Para explicar melhor o que estou tentando dizer, separei um trecho interessante do livro. É um pouco longo, mas é importante:
“O medo da revolução social, e do papel dos comunistas nela, era bastante real, como provou a segunda onda de revolução durante e após a Segunda Guerra Mundial, mas nos vinte anos de enfraquecimento do liberalismo nem um único regime que pudesse ser chamado de liberal-democrático foi derrubado pela esquerda. O perigo vinha exclusivamente da direita. E essa direita representava não apenas uma ameaça ideológica à civilização liberal como tal, e um movimento potencialmente mundial, para o qual o rótulo “fascismo” é ao mesmo tempo insuficiente mas não inteiramente irrelevante.
“Insuficiente porque de modo algum todas as forças que derrubavam os regimes liberais eram fascistas. E relevante porque o fascismo, primeiro em sua forma original italiana, depois na forma alemã do nacional-socialismo, inspirou outras forças antiliberais, apoiou-as e deu à direita internacional um senso de confiança histórica: na década de 1930, parecia a onda do futuro…
“Tudo tendia a favorecer os militares e promover a polícia, ou outros grupos de homens capazes de exercer coerção física, pois estes eram o principal baluarte contra a subversão. E de fato, o apoio deles foi muitas vezes essencial para a direita chegar ao poder. Todos tendiam a ser nacionalistas… em parte porque agitar bandeiras nacionais era um caminho tanto para a legitimidade quanto para a popularidade.”
HOBSBAWM, Eric. A Era dos Extremos: o breve século XX. São Paulo, Companhia das Letras, 1995, p.116.
O autor deixa claro então que, apesar do medo constante e real de uma revolução comunista na época, nenhum país liberal democrata europeu teve seu governo tomado pelos comunistas. A democracia do século XX falhou, de fato, pelas mãos da direita, seja ela fascista ou não. E quais eram as características desses governos? Nacionalistas e apoiados em forças coercitivas, como o exército ou polícia.
Se voltarmos um pouco, antes da Primeira Guerra, e observarmos o papel dos movimentos sociais na Europa entre o final dos 1800 e começo dos 1900, veremos que não foi um papel de tomada de poder. Na verdade, os movimentos socialistas vão acabar forçando os governos liberais desse período a aprovarem importantes direitos sociais e trabalhistas, aproximando-se da população com agrados oferecidos inicialmente pela esquerda, ao mesmo tempo em que afastavam o comunismo como uma ameaça à democracia.
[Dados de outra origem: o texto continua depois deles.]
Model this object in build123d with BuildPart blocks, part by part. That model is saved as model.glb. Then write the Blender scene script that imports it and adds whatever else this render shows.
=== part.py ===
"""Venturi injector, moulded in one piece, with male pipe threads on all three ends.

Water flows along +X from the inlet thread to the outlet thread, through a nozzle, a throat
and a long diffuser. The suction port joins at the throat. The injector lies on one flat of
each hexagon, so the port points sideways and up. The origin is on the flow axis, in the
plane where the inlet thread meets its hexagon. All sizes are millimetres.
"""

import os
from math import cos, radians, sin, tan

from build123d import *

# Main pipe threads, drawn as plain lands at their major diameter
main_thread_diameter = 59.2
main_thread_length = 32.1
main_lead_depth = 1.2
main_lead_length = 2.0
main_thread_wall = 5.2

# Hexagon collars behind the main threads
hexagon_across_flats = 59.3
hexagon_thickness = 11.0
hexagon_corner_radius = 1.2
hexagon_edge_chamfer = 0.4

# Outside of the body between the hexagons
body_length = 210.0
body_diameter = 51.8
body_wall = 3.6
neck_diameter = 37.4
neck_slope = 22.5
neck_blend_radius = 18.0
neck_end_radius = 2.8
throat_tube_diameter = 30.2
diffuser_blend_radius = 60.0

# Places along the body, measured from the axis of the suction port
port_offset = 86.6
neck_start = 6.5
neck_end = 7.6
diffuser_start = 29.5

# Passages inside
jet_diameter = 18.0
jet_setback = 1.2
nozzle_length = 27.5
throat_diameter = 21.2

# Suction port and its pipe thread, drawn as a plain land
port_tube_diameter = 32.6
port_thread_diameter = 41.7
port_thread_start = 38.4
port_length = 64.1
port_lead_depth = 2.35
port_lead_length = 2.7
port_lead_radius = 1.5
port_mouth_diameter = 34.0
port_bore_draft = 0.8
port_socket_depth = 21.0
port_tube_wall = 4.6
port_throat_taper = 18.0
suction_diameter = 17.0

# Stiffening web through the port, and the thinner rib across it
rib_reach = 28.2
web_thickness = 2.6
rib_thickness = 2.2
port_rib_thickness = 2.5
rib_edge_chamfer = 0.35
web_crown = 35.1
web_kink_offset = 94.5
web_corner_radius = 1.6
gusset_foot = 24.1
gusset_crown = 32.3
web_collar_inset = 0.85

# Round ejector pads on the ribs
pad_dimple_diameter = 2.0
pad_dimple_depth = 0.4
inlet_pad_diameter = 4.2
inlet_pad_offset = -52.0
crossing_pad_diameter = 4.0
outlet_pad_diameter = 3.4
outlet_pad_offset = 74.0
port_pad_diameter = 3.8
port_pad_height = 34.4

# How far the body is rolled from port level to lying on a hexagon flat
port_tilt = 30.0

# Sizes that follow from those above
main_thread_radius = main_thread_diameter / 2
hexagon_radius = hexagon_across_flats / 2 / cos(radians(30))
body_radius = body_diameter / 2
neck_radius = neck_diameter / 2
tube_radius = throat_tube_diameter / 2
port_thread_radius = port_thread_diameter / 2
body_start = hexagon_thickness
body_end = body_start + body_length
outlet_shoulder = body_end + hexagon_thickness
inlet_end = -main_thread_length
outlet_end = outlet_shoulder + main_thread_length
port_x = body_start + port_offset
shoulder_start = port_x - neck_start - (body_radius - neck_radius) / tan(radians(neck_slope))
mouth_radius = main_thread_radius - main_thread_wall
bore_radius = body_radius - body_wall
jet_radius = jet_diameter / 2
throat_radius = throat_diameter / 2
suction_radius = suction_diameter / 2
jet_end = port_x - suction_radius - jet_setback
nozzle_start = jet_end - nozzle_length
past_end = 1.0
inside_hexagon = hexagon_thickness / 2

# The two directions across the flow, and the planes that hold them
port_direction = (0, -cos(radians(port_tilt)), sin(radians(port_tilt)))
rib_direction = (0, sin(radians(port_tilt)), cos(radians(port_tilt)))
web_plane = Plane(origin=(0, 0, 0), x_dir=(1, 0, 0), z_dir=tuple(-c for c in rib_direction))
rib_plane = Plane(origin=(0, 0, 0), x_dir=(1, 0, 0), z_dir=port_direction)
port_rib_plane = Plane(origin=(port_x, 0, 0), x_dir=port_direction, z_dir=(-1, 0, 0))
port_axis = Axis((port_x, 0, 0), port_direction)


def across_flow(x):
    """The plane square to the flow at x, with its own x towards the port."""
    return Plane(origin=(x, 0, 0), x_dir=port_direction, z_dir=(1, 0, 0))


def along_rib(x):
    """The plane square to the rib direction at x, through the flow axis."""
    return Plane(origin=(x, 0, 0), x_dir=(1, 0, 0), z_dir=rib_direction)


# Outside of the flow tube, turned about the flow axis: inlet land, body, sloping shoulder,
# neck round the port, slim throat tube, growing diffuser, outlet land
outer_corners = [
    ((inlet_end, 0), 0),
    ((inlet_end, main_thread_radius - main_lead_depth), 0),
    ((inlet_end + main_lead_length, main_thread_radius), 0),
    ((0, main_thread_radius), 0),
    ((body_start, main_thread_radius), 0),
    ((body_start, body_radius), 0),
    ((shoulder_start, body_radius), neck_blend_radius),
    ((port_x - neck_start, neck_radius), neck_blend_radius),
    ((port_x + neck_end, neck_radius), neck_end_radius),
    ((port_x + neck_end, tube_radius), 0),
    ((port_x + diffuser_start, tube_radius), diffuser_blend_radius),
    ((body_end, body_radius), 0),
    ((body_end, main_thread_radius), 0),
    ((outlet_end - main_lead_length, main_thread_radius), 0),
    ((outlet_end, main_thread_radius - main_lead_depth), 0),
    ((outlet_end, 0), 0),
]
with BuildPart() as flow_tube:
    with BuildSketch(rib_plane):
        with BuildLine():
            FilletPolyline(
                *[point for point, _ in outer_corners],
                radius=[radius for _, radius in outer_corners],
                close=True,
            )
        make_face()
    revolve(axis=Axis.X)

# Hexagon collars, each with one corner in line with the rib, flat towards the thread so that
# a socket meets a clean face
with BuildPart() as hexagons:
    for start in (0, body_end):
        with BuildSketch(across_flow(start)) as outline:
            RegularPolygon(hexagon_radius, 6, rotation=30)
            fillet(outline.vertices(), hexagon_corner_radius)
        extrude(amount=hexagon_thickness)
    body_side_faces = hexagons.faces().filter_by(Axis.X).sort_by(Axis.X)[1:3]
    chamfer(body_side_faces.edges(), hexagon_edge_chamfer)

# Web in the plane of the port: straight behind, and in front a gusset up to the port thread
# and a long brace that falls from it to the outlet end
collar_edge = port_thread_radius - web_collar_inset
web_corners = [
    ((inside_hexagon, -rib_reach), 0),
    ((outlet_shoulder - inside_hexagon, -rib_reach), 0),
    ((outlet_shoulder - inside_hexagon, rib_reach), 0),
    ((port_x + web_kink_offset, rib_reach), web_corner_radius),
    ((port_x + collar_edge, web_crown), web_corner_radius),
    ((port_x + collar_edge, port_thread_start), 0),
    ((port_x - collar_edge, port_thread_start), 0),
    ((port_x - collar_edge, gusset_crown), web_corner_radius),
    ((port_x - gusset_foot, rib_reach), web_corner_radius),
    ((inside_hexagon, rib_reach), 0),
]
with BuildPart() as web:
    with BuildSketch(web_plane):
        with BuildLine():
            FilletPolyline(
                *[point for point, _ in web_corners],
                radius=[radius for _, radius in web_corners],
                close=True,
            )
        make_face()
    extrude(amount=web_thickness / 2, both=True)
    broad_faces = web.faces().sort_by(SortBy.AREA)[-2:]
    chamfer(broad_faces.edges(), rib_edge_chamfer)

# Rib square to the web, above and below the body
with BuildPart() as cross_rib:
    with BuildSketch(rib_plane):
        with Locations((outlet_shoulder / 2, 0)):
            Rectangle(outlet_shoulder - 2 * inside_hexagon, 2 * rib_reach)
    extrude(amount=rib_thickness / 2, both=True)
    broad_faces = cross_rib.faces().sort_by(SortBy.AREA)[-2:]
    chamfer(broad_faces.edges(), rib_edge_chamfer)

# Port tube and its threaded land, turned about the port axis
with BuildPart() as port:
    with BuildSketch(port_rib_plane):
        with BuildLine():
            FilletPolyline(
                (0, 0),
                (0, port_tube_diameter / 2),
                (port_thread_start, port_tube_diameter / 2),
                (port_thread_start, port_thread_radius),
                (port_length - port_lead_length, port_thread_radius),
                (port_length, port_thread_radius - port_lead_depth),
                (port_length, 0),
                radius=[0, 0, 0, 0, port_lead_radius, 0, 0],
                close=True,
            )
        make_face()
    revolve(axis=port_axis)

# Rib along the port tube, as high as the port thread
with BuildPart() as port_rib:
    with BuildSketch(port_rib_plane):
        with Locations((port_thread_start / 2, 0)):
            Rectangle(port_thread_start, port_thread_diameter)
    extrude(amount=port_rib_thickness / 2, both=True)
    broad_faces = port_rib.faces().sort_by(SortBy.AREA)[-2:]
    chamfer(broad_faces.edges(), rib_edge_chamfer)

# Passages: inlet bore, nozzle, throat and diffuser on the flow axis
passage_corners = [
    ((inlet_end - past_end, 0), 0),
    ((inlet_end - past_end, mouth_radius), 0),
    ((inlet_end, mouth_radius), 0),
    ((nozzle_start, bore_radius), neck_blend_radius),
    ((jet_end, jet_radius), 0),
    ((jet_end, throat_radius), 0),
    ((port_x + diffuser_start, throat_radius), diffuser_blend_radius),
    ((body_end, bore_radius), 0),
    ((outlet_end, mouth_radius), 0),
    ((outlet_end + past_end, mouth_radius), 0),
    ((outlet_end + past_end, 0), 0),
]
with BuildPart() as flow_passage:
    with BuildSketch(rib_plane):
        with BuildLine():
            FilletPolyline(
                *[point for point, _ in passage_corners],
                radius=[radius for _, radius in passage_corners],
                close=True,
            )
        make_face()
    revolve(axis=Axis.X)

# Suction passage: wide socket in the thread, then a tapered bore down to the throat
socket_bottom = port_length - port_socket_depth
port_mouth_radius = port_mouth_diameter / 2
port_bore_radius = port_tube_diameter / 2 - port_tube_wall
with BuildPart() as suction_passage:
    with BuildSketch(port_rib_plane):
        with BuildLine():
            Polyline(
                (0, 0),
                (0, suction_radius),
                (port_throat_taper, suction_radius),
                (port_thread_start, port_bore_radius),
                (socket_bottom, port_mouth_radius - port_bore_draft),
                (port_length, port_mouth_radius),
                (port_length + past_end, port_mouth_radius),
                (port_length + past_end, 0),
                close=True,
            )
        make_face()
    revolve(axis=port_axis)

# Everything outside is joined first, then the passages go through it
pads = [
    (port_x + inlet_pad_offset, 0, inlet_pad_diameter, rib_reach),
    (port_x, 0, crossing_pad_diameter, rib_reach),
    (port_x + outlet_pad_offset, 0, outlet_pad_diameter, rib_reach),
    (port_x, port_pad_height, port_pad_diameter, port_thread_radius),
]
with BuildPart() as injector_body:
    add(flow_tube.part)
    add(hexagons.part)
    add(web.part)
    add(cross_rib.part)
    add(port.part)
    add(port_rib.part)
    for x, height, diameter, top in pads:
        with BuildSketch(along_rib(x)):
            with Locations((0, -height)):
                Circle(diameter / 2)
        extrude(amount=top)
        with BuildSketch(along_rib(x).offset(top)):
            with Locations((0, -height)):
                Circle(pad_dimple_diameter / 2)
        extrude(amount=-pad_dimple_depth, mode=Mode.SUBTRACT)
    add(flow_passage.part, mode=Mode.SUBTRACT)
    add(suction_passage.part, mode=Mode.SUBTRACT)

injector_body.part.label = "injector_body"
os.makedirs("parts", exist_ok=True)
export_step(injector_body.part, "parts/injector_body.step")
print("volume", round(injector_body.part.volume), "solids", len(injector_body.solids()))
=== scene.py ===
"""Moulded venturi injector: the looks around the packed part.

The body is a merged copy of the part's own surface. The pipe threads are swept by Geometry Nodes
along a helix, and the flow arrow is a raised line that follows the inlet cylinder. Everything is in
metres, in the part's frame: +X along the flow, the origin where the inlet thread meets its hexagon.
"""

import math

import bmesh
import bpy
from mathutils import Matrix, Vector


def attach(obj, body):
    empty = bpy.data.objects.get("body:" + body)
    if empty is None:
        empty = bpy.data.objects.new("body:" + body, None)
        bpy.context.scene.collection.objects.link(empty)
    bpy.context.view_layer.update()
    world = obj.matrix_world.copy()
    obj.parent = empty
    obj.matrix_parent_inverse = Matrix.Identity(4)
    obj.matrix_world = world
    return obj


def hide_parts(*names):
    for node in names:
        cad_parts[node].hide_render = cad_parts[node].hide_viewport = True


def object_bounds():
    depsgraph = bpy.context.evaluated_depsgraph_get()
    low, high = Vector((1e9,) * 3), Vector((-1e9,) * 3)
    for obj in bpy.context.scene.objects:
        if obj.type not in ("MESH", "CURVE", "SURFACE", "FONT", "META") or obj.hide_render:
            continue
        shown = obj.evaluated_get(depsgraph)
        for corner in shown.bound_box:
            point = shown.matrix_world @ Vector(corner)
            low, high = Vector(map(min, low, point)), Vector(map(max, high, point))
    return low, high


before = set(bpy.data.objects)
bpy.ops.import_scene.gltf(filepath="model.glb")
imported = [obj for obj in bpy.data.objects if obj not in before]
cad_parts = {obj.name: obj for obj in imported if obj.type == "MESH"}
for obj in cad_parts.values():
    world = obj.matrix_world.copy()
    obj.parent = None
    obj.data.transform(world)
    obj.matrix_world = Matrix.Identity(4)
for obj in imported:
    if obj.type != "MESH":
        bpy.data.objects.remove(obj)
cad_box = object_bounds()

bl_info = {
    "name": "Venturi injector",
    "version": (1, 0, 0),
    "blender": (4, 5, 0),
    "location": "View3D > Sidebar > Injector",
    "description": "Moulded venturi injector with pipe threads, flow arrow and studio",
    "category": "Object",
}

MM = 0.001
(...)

Após a Primeira Guerra Mundial, entretanto, com a queda do czarismo na Rússia e a criação da União Soviética, o medo do comunismo se tornou real e tomou conta dos governos europeus. Esse medo é que fez com que os governos e as elites europeias se entregassem a políticos de uma direita extrema, e consequentemente anticomunista, que levaram o mundo à maior guerra que nós já vimos.
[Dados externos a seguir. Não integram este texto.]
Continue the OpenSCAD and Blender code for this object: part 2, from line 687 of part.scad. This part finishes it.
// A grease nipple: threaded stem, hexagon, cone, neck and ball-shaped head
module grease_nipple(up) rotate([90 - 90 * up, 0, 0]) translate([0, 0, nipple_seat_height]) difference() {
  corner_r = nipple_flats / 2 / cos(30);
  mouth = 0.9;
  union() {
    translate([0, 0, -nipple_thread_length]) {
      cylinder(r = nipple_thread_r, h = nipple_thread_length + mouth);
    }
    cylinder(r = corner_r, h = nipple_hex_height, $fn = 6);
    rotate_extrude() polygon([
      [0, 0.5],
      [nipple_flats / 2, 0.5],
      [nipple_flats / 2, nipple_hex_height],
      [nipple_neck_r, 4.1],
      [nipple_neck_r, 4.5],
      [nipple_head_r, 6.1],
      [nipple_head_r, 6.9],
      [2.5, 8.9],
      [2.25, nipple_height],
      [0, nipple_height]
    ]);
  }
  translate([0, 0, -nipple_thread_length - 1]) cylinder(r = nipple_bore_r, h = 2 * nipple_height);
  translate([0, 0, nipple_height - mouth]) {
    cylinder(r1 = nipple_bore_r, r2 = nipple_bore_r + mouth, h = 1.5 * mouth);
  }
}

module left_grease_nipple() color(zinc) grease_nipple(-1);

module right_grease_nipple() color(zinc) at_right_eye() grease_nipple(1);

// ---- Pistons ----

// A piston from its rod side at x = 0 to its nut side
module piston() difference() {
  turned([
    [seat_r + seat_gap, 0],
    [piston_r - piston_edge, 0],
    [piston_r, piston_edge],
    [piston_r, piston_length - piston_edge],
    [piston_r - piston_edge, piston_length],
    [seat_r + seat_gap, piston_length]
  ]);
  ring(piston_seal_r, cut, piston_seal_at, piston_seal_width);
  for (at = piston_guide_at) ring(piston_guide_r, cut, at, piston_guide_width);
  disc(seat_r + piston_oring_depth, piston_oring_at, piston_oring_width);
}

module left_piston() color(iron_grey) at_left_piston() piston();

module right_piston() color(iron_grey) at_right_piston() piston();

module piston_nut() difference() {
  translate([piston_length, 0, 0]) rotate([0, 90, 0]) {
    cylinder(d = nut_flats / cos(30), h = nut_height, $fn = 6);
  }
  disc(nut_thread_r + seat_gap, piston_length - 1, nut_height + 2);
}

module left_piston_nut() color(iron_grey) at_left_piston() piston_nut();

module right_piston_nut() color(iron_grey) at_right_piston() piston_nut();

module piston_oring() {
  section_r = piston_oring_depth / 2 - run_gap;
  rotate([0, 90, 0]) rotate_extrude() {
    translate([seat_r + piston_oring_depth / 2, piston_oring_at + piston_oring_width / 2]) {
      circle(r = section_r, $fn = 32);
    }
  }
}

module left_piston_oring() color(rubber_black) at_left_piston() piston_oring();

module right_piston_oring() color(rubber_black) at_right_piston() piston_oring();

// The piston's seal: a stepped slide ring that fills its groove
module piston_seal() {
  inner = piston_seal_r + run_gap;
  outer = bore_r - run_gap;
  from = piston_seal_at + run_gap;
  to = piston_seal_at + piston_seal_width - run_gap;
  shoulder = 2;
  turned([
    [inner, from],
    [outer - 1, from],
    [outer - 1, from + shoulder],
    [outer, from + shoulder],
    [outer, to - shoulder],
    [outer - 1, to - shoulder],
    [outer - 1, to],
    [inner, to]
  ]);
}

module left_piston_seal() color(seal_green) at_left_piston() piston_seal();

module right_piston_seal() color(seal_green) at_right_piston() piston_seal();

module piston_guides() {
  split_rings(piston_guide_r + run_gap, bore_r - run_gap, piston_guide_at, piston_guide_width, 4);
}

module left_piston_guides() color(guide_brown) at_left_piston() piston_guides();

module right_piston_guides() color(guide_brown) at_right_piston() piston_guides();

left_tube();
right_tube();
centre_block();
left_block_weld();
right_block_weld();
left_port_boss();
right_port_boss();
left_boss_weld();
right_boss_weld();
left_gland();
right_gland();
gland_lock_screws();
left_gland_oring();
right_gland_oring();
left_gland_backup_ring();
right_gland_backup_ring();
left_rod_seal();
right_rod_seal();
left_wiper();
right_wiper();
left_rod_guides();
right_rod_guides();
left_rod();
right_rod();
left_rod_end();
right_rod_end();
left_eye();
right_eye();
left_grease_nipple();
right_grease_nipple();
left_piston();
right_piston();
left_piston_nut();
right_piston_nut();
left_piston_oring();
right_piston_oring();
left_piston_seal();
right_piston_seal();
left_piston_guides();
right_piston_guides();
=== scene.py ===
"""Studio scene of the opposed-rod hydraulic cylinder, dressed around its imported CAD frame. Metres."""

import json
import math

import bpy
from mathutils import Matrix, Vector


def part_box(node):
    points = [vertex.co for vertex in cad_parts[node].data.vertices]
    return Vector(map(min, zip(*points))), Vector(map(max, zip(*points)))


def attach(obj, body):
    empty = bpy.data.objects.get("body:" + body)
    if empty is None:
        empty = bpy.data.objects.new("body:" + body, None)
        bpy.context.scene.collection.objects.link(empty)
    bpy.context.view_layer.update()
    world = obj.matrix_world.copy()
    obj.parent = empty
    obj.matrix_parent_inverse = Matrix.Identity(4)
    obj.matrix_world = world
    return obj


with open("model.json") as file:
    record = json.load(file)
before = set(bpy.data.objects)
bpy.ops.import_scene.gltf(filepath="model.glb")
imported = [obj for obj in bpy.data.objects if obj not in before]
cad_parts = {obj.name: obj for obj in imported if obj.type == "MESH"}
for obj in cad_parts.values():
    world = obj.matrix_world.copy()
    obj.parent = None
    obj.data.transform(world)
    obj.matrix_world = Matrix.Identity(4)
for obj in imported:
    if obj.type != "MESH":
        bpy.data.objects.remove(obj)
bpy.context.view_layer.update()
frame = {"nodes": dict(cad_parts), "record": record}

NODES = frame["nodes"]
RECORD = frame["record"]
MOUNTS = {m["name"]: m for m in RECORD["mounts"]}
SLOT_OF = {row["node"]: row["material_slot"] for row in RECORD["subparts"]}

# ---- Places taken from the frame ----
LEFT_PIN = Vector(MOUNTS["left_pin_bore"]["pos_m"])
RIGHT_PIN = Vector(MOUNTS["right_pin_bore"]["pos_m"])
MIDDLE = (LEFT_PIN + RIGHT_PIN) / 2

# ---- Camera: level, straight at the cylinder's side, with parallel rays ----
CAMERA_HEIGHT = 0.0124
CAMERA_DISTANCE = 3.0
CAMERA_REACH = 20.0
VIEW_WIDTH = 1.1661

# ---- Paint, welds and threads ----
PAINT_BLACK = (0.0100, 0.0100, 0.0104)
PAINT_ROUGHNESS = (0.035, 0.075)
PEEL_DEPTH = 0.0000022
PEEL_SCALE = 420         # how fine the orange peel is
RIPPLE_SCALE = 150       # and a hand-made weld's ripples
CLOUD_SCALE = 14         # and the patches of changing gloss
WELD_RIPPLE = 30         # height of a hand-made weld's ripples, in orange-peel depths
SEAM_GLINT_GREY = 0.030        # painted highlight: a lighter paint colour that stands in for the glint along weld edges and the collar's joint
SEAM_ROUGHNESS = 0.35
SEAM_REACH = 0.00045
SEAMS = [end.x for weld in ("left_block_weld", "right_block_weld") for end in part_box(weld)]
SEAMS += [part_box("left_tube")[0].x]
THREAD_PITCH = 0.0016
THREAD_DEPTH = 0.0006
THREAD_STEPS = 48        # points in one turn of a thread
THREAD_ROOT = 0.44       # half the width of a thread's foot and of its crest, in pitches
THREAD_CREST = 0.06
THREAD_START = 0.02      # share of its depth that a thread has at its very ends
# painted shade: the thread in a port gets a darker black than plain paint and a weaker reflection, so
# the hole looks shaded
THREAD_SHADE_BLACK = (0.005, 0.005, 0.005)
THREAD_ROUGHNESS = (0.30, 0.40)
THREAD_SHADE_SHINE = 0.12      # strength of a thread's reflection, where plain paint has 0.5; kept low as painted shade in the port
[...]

O Brasil de hoje encontra-se em uma posição que exige atenção. Nas eleições de ontem, o país elegeu talvez o parlamento mais conservador dos últimos 40 anos. Para a presidência, apesar de haver um segundo turno, parece claro que será eleito um candidato que representa o nacionalismo e as forças coercitivas. É também um candidato que promete acabar com a ditadura comunista.
Percebe-se que não é um discurso novo. Acabamos de ler a mesma coisa escrita na Era dos Extremos, de Hobsbawm. É um discurso influenciado pelos ideais que vimos surgir na direita europeia do entreguerras. A principal diferença, para mim, é que neste momento não há a possibilidade de vermos um governo comunista, como uma União Soviética, instalado no Brasil.
Dizer que o governo do Partido dos Trabalhadores foi uma ditadura comunista, ou simplesmente que era um comunismo brasileiro, é um equívoco. Quais semelhanças podemos apontar entre o Brasil de 2002–2016 e a União Soviética, a China, a Coreia do Norte ou a Cuba? Mas é no medo de nos tornarmos um desses países (como no entreguerras) que os brasileiros se aconchegam na extrema direita (como no entreguerras).
Charles Chaplin, quando filmou o Grande Ditador, já via os problemas de um governo autoritário na Alemanha nazista, mas, estando em 1940, ainda não sabia dos verdadeiros horrores da extrema direita — coisas que ainda hoje são tão absurdas que mal conseguimos acreditar. Talvez por isso muitos de fato ainda não acreditam. Resta saber se os paralelos irão continuar por aqui até chegar a esse ponto.